What this task involves | Give back an exact copy of the lines from the start of the material through the line bearing "# Millimetres, +Z". Include both ends and nothing else.

Information supplied |
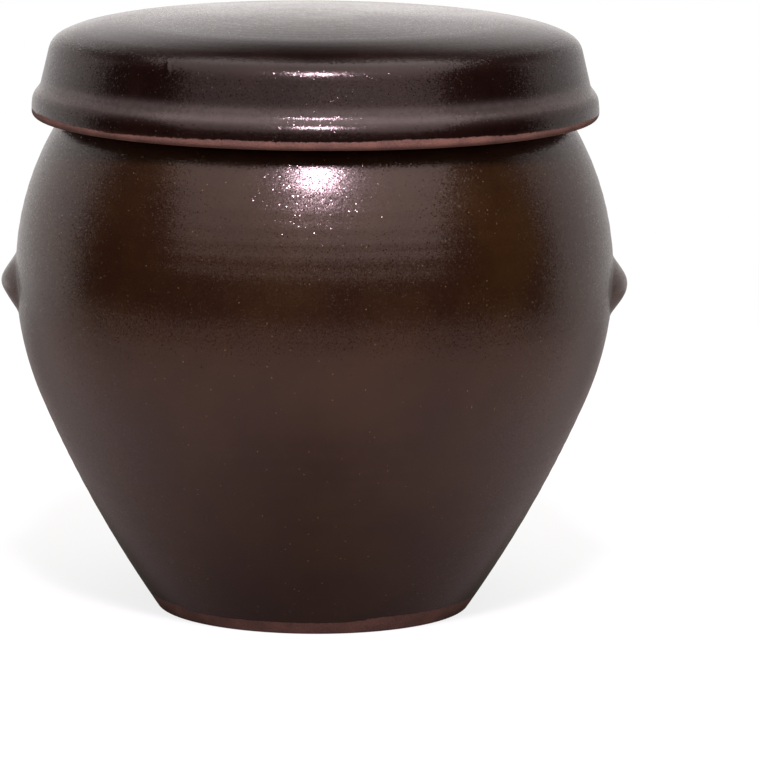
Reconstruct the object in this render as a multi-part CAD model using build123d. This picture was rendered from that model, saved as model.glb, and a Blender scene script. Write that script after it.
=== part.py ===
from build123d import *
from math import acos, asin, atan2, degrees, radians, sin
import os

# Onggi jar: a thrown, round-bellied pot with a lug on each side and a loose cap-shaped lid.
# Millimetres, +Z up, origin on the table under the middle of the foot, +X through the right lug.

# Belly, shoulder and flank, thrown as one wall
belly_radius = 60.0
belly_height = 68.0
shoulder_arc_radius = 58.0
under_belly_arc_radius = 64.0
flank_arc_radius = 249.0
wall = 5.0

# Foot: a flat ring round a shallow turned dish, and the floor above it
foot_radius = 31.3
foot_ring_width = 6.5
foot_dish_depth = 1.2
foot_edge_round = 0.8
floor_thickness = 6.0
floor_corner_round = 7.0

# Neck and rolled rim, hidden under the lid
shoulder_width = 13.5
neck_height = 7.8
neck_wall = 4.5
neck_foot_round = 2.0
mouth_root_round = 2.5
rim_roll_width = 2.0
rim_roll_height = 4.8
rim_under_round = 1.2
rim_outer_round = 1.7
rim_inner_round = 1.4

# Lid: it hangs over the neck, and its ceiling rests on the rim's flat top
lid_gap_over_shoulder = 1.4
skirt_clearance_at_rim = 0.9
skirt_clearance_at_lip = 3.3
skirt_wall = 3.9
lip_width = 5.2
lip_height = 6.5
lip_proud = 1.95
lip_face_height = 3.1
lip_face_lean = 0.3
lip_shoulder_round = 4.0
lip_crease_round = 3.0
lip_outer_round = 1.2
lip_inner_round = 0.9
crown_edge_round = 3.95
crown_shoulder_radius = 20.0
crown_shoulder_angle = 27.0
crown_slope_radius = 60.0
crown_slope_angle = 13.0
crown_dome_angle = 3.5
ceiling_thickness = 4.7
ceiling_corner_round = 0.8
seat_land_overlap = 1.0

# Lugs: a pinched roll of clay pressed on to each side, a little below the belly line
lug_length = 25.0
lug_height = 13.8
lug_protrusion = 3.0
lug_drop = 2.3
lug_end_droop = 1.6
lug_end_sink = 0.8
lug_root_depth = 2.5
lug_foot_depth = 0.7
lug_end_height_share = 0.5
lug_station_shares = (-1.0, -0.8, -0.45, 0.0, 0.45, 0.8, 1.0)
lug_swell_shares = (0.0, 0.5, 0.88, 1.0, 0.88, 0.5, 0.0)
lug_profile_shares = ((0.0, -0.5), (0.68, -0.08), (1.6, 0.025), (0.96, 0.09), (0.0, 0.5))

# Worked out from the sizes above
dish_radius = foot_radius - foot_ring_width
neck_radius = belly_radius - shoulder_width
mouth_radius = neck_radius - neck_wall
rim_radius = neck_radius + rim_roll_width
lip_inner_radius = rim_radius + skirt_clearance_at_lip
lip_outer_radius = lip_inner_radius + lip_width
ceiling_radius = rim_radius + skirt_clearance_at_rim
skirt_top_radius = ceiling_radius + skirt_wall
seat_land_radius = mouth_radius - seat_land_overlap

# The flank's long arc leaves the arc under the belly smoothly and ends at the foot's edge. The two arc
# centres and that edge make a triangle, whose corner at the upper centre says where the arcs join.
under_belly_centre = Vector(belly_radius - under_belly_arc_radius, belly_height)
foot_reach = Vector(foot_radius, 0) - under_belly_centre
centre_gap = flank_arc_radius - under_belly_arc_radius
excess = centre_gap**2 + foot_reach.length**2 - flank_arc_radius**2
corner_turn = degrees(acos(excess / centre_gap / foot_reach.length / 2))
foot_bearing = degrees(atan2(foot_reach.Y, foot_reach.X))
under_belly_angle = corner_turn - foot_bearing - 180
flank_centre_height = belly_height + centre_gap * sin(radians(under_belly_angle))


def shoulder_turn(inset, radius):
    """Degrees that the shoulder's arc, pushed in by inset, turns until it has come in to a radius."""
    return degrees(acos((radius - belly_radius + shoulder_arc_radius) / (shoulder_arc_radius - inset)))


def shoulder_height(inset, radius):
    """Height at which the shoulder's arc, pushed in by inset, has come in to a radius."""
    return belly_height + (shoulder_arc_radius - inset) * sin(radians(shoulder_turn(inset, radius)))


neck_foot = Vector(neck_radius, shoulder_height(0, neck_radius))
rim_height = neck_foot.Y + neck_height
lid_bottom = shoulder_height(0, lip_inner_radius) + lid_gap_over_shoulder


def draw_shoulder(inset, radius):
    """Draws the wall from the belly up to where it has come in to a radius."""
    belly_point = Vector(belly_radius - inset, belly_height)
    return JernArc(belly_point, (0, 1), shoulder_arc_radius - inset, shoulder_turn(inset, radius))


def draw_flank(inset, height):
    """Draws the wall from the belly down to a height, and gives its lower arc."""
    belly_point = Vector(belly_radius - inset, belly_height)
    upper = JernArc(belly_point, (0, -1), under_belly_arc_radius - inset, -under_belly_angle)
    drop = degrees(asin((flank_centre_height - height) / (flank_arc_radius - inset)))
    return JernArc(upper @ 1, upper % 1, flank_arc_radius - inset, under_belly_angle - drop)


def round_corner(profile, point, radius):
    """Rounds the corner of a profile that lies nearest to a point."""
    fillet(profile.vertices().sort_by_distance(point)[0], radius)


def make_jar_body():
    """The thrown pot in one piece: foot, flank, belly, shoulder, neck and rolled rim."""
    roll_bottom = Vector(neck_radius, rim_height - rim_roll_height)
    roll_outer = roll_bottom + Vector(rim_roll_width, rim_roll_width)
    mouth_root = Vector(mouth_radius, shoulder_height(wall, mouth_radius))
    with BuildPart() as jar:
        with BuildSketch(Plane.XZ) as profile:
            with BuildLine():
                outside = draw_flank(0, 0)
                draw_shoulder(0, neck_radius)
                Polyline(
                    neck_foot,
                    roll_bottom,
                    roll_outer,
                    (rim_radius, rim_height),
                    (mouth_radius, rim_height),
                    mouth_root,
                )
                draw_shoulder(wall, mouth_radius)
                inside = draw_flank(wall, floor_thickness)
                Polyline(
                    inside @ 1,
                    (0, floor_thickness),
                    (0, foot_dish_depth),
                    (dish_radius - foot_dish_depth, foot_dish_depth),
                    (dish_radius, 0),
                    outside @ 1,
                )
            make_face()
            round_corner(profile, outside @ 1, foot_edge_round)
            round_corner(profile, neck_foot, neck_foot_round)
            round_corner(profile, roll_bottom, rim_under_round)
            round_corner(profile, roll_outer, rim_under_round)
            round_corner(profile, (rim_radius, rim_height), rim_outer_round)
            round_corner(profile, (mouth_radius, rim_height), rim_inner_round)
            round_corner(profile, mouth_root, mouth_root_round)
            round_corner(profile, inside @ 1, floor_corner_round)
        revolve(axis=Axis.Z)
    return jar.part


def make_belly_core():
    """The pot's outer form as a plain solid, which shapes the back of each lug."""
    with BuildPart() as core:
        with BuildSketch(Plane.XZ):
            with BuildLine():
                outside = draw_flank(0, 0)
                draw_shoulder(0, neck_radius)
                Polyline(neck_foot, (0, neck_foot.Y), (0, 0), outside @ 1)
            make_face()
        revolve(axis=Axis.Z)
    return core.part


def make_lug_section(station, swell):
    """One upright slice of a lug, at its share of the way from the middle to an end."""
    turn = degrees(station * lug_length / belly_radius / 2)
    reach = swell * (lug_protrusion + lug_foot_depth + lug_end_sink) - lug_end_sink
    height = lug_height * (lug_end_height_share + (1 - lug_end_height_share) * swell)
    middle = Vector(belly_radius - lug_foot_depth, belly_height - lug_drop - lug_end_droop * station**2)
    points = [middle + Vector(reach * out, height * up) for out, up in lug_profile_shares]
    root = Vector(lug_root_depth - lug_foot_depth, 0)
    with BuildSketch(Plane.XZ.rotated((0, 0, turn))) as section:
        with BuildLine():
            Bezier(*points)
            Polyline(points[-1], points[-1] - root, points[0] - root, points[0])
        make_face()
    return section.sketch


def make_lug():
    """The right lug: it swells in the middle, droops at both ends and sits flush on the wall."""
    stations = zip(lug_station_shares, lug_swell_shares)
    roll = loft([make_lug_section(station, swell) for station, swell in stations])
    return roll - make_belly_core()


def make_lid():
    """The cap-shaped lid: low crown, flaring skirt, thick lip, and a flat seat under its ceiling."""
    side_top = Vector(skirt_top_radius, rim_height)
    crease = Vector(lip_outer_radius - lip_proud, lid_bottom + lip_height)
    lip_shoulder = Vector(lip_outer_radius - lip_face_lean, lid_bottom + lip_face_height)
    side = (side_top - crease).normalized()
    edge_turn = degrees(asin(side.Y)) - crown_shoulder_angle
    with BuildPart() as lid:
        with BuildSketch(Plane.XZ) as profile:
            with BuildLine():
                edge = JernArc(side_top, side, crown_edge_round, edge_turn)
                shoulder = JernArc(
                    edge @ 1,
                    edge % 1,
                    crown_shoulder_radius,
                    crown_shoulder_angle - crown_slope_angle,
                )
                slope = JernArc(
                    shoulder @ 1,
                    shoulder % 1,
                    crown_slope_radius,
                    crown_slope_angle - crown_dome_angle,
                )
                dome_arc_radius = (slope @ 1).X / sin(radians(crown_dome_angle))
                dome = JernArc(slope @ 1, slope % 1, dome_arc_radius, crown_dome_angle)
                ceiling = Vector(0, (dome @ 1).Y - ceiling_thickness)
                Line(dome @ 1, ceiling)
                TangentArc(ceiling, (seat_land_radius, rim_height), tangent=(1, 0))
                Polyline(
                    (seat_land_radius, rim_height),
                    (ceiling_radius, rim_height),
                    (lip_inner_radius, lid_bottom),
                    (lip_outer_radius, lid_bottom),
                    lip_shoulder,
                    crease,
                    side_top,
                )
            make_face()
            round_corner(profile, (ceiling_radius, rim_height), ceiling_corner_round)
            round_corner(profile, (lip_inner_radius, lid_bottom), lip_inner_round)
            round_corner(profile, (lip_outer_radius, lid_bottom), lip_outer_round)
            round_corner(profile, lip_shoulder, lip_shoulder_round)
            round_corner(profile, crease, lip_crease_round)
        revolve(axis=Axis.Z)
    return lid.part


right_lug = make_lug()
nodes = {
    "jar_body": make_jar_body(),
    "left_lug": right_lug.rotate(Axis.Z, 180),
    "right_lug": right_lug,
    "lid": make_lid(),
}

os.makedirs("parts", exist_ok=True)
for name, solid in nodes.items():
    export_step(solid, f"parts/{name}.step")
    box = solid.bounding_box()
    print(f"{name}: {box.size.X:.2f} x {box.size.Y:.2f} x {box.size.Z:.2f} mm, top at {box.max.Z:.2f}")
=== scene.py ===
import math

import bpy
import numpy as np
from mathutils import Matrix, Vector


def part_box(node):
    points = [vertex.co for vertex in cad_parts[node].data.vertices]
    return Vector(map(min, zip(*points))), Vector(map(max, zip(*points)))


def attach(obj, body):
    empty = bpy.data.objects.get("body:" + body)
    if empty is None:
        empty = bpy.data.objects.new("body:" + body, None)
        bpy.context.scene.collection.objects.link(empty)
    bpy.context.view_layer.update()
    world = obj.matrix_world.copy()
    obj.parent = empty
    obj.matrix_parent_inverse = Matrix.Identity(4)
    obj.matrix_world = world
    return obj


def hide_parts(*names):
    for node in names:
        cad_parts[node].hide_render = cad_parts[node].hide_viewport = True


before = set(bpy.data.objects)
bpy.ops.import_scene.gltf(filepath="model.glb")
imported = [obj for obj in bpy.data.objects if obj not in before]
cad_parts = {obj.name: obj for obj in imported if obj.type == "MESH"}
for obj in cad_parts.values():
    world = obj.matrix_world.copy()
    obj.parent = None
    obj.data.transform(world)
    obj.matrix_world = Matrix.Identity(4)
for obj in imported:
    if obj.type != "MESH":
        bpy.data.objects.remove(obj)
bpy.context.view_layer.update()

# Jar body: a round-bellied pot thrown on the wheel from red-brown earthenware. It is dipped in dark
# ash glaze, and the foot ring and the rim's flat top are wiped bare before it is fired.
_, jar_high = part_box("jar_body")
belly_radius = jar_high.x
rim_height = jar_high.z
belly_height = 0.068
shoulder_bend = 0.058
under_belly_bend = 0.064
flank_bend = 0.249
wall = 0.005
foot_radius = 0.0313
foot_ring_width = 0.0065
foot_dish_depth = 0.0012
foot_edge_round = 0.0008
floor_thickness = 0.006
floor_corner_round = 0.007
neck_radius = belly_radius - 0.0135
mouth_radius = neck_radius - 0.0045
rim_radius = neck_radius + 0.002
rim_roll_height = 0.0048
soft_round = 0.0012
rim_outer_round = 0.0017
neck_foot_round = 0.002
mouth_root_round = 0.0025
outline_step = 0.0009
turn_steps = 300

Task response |
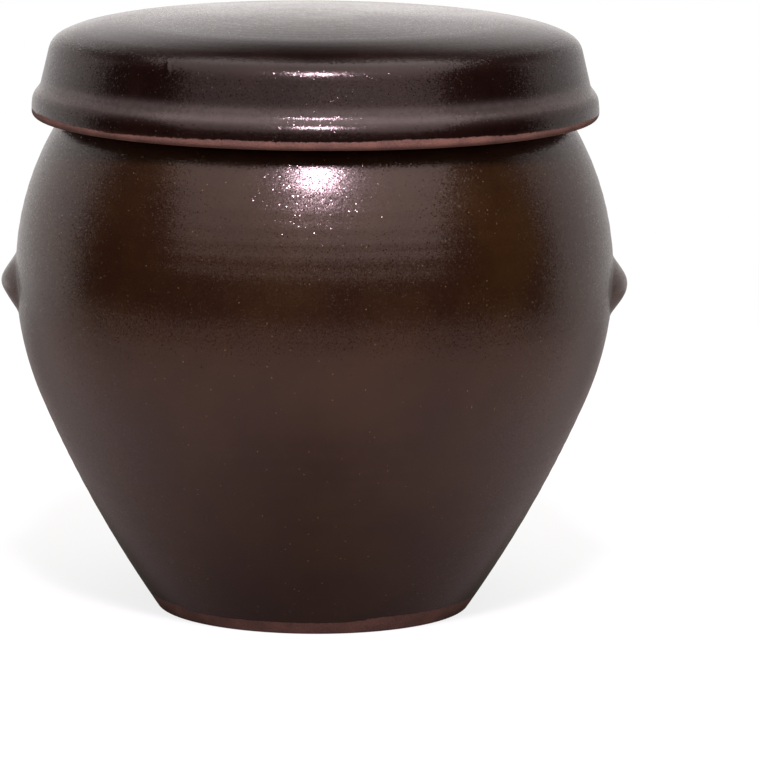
Reconstruct the object in this render as a multi-part CAD model using build123d. This picture was rendered from that model, saved as model.glb, and a Blender scene script. Write that script after it.
=== part.py ===
from build123d import *
from math import acos, asin, atan2, degrees, radians, sin
import os

# Onggi jar: a thrown, round-bellied pot with a lug on each side and a loose cap-shaped lid.
# Millimetres, +Z up, origin on the table under the middle of the foot, +X through the right lug.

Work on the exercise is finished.